Anomalous Thermopower and High ZT in GeMnTe(2) Driven by Spin's Thermodynamic Entropy

Na(x)CoO(2) was known 20 years ago as a unique example in which spin entropy dominates the thermoelectric behavior. Hitherto, however, little has been learned about how to manipulate the spin degree of freedom in thermoelectrics. Here, we report the enhanced thermoelectric performance of GeMnTe(2) by controlling the spin's thermodynamic entropy. The anomalously large thermopower of GeMnTe(2) is demonstrated to originate from the disordering of spin orientation under finite temperature. Based on the careful analysis of Heisenberg model, it is indicated that the spin-system entropy can be tuned by modifying the hybridization between Te-p and Mn-d orbitals. As a consequent strategy, Se doping enlarges the thermopower effectively, while neither carrier concentration nor band gap is affected.

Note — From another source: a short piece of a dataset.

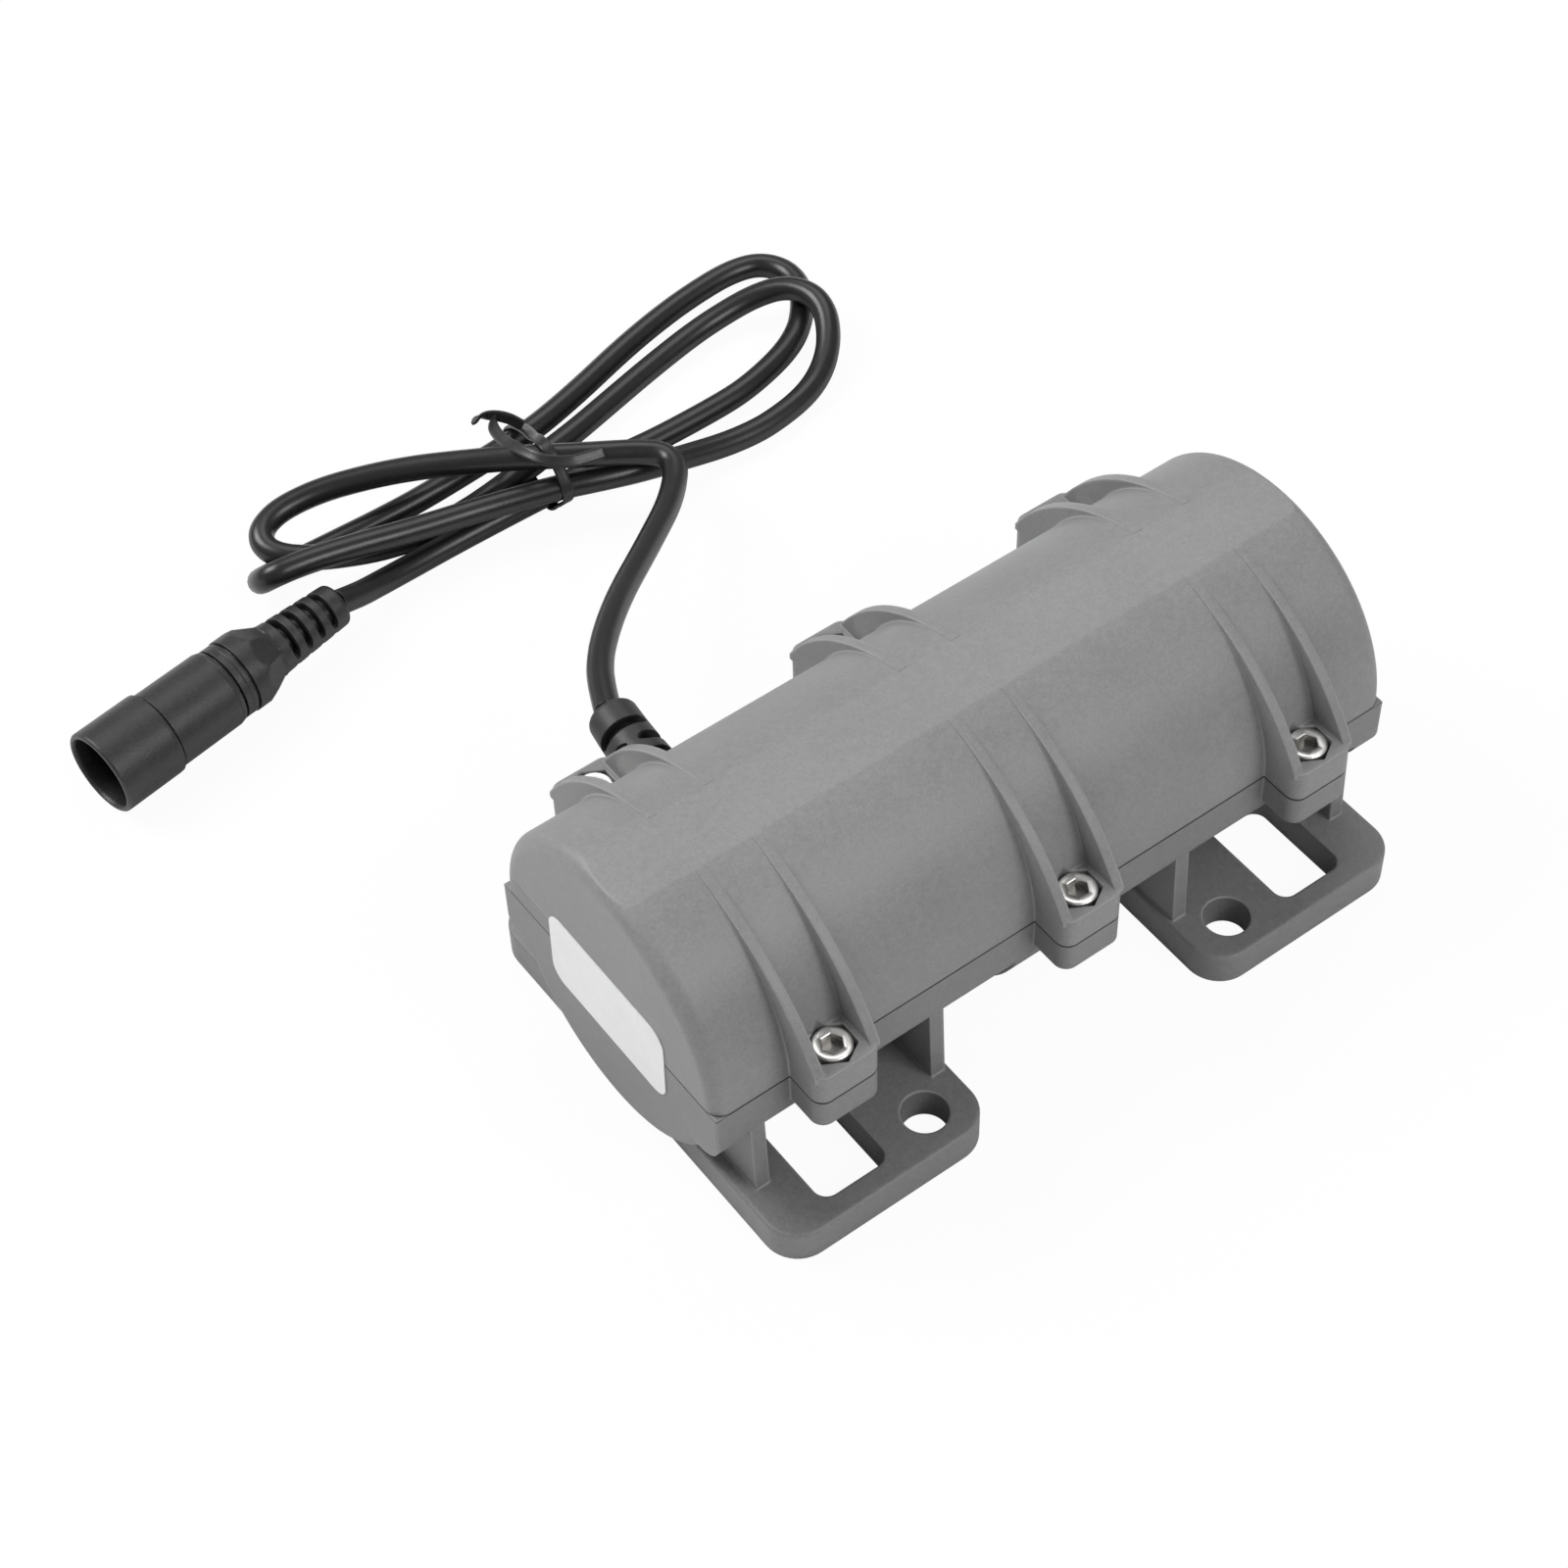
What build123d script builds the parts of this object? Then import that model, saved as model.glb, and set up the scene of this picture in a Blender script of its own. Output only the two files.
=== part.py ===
"""Vibration motor: a two-part moulded housing round a double-ended motor with
an eccentric weight on each shaft end, and a cord that ends in a round socket.

The origin is at the middle of the underside of the feet. +X runs along the
shaft, away from the label, +Y towards the cord side and +Z up. Millimetres.
"""
from build123d import *
import math
import os

# Motor
CAN_DIAMETER = 36.0
CAN_WALL = 1.5
MOTOR_LENGTH = 50.0
BELL_FLANGE = 3.0
BELL_SPIGOT = 3.0
BELL_LIP = 1.0
SPIGOT_CLEARANCE = 0.05
SHAFT_DIAMETER = 5.0
SHAFT_CHAMFER = 0.5
SHAFT_PROUD = 3.0
BEARING_OUTER_DIAMETER = 11.0
BEARING_WIDTH = 5.0
INNER_RING_WALL = 1.0
OUTER_RING_WALL = 0.9
BALL_DIAMETER = 1.6
BALL_COUNT = 7
BALL_CLEARANCE = 0.05
SHAFT_EXIT_GAP = 1.3
STATOR_END_GAP = 6.0
STATOR_YOKE = 3.0
TOOTH_COUNT = 6
TOOTH_WIDTH = 4.0
TOOTH_SHOE_WIDTH = 7.0
TOOTH_SHOE_DEPTH = 1.1
COIL_WALL = 2.0
COIL_CLEARANCE = 0.1
COIL_SHOE_GAP = 0.3
COIL_YOKE_GAP = 0.7
COIL_DEPTH = 2.5
MAGNET_THICKNESS = 2.3
MAGNET_COUNT = 4
MAGNET_GAP = 0.5
AIR_GAP = 0.6
SPACER_STEP = 0.1

# Driver board
BOARD_THICKNESS = 1.2
BOARD_BORE_GAP = 3.7
CHIP_COUNT = 6
CHIP_RADIUS = 11.0
CHIP_LENGTH = 4.6
CHIP_WIDTH = 3.6
CHIP_HEIGHT = 1.4

# Eccentric weights
WEIGHT_THICKNESS = 13.0
WEIGHT_RIM_GAP = 1.8
WEIGHT_INNER_GAP = 7.5
WEIGHT_OUTER_GAP = 4.3
WEIGHT_HUB_WALL = 4.0
SET_SCREW_DIAMETER = 3.0
SET_SCREW_RECESS = 0.5
SET_SCREW_SOCKET = 1.5
SET_SCREW_SOCKET_DEPTH = 1.75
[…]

The measurement of magnetic susceptibility provides a solid evidence for the inherent relationship between the spin's thermodynamic entropy and thermopower. By further introducing Bi doing, the maximum ZT in Ge(0.94)Bi(0.06)MnTe(1.94)Se(0.06) reaches 1.4 at 840 K, which is 45% higher than the previous report of Bi-doped GeMnTe(2). This work reveals the high thermoelectric performance of GeMnTe(2) and also provides an insightful understanding of the spin degree of freedom in thermoelectrics.